The market desk starts the week with too many instruments playing at once. The digest says Q2 results from JPMorgan Chase, Bank of America, Goldman Sachs, Wells Fargo, and Citigroup begin Tuesday, July 14. Bank earnings are never just bank earnings. They carry loan demand, credit quality, trading revenue, investment banking activity, consumer stress, deposit costs, and management commentary about the real economy.
The macro board arrives at the same hour. June CPI is due Tuesday alongside congressional testimony from Fed Chairman Kevin Warsh, with June PPI and the Fed Beige Book following Wednesday. That makes the week unusually dense. Inflation data can move rate expectations; testimony can shape how investors interpret the data; bank executives can confirm or challenge the story from their own ledgers. One strong or weak number will not settle the cycle, but the combination can reset the tape quickly.

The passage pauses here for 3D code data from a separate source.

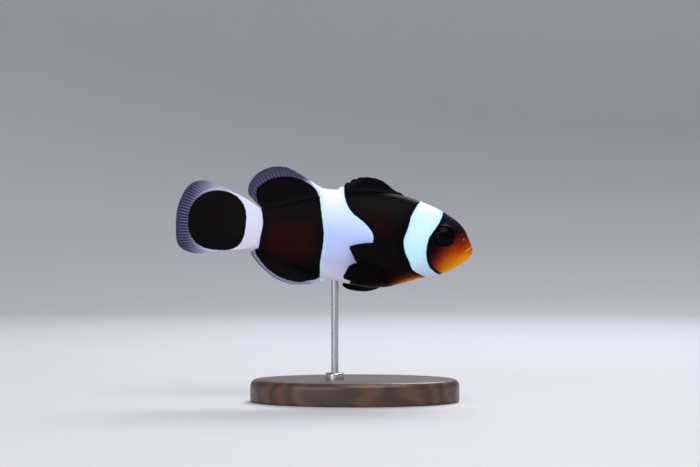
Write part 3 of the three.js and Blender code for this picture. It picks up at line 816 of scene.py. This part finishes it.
def lathe(name, outline, columns, squash=1.0, x=0.0, closed=True):
    """A ring or solid turned about a vertical line at x; outline runs up the outside."""
    outline = np.array(outline, float)
    a = np.arange(columns) / columns * 2 * math.pi
    r, z = outline[:, :1], outline[:, 1:]
    points = np.stack([x + r * np.cos(a), squash * r * np.sin(a), z + 0 * a], -1).reshape(-1, 3)
    ob = mesh_object(name, points, ring_quads(len(outline), columns, closed))
    ob.data.set_sharp_from_angle(angle=math.radians(35))
    return ob


def arc(x, z, r, start, stop, count=8):
    a = np.radians(np.linspace(start, stop, count))
    return list(np.stack([x + r * np.cos(a), z + r * np.sin(a)], -1))


ROD_X = -4.4
AXIS = 0.001  # a closed solid's outline stops this near to its axis
plinth = lathe("stand_plinth", [(AXIS, 0), *arc(22.4, 0.6, 0.6, -90, 0),
                                *arc(21.5, 3.5, 1.5, 0, 90, 12), (AXIS, 5)], 160, squash=30 / 46)
ferrule = lathe("stand_ferrule", [(0.81, 5), (2.1, 5), *arc(1.7, 5.98, 0.4, 0, 90),
                                  *arc(1.01, 6.2, 0.2, 90, 180)], 96, x=ROD_X)
rod_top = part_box("stand_rod")[1].z / MM + 0.45  # a little inside the belly
pin = lathe("stand_pin", [(AXIS, 2.4), (0.8, 2.4), (0.8, rod_top), (AXIS, rod_top)], 64, x=ROD_X)

# ---- materials ----


def tone(r, g, b):
    """A colour as seen on a screen (0 to 255), as the shaders take it."""
    c = np.array([r, g, b]) / 255
    return (*np.where(c < 0.04045, c / 12.92, ((c + 0.055) / 1.055) ** 2.4), 1.0)


class Value:
    """A number that a material works out at each point, with the usual signs for arithmetic."""

    def __init__(self, graph, socket):
        self.graph, self.socket = graph, socket

    def __add__(self, b):
        return self.graph.math("ADD", self, b)

    def __sub__(self, b):
        return self.graph.math("SUBTRACT", self, b)

    def __mul__(self, b):
        return self.graph.math("MULTIPLY", self, b)

    def __abs__(self):
        return self.graph.math("ABSOLUTE", self)


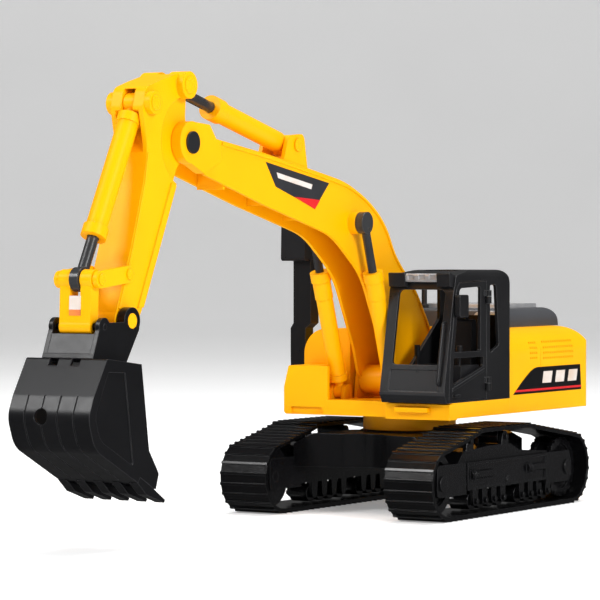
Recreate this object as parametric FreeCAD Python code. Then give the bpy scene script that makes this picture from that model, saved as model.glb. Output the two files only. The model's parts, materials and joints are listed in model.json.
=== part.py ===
import FreeCAD, Part
import math
import os

# Toy excavator, millimetres. The front of the machine faces -Y, its left (cab) side is +X, +Z is up.
# Everything is drawn about the slewing axis at ground level; on saving it is moved back by SLEW_Y,
# which puts the origin on the ground under the middle of the whole machine's length.

# ---------------------------------------------------------------- driving dimensions
SLEW_Y = 110.0               # the slewing axis lies this far behind the middle of the length

# tracks and undercarriage
TRACK_GAUGE = 109.0          # distance between the middles of the two belts
TRACK_WIDTH = 31.0
BELT_THICKNESS = 2.0
GROUSER_HEIGHT = 0.9
GROUSER_WIDTH = 1.5
SHOE_COUNT = 72
BELT_GAP = 0.9               # between a wheel's rim and the corners of the shoes over it
IDLER_Y = -78.0
IDLER_RADIUS = 17.4
SPROCKET_Y = 77.0
SPROCKET_RADIUS = 18.0
BELT_CREST = 50.4            # height of the upper run over the carrier rollers
CREST_RADIUS = 14.0
CREST_FRONT = -37.0
CREST_REAR = 20.0
WHEEL_WIDTH = 15.0
WHEEL_AXLE_RADIUS = 3.0
ROLLER_RADIUS = 4.9
ROLLER_WIDTH = 12.0
ROLLER_PITCH = 11.2
ROLLER_GROUPS = (-34.0, 23.4)     # place of the first roller in each group of four
ROLLERS_IN_GROUP = 4
CARRIER_RADIUS = 4.1
CARRIER_PLACES = ((-41.0, 43.3), (2.0, 43.8))
ROLLER_AXLE_RADIUS = 1.5
FRAME_BOTTOM = 15.5
FRAME_THICKNESS = 17.8
SIDE_PLATE_THICKNESS = 3.2
YOKE_THICKNESS = 2.6
CAR_BODY_BOTTOM = 26.0
CAR_BODY_TOP = 45.6
CAR_BODY_REACH = 58.0        # half length of the cross-shaped centre body

# slewing joint
POST_RADIUS = 10.0
RING_RADIUS = 27.5
RING_GAP = 0.5               # between the centre body and the rotating ring
RETAINER_RADIUS = 12.6
RETAINER_THICKNESS = 1.2

# upper body
DECK_WIDTH = 112.6
DECK_FRONT = -50.6
DECK_BOTTOM = 56.2
DECK_TOP = 65.2
BODY_REAR = 128.4
BODY_TOP = 106.0
SHELL = 2.0                  # wall of the moulded covers
SHOULDER_RADIUS = 15.0       # rounding along the top of the engine cover
REAR_ROUNDING = 22.0
WING_LEFT_FRONT = 20.5       # the cover starts here behind the cab
WING_RIGHT_FRONT = -27.5     # and here beside the boom
WING_RIGHT_INNER = -24.6
ENGINE_FRONT = 48.0
HOOD_TOP = 117.2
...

Hormuz sits underneath the whole board. The digest cites Schwab’s morning note describing markets as on edge as the strait crisis collides with heavyweight data. Energy-price shocks are not tidy inputs. They can lift headline inflation, squeeze consumers, alter transport costs, complicate central-bank messaging, and test risk appetite. Even when equity investors want to focus on earnings growth, a shipping chokepoint can force itself into the model.
The flow story remains constructive for indexed exposure. The digest reports European ETF year-to-date net inflows of $265.65 billion as of July 13 and total assets above $3.74 trillion, while H1 inflows of EUR 219 billion beat the prior first-half record. The reported drivers are familiar: rotation back into global and US technology exposure, with AI-linked themes including semiconductors. Passive and thematic flows can make participation easy, but they can also concentrate portfolios around the same winners.
Venture funding shows the same gravity. The digest says global venture funding reached $425 billion in 2025, with $211 billion going to AI alone, and nearly 88% of AI startup funding in 2026 going to US-based companies. Mega-rounds from OpenAI, xAI, and Anthropic shape sentiment because they imply that the biggest private companies are still absorbing capital at infrastructure scale.
The investor’s practical question is not whether AI matters. It is what price already assumes AI will matter. A week of bank earnings, CPI, Fed testimony, energy risk, ETF flows, and venture concentration is a good time to separate durable earnings power from crowded narrative.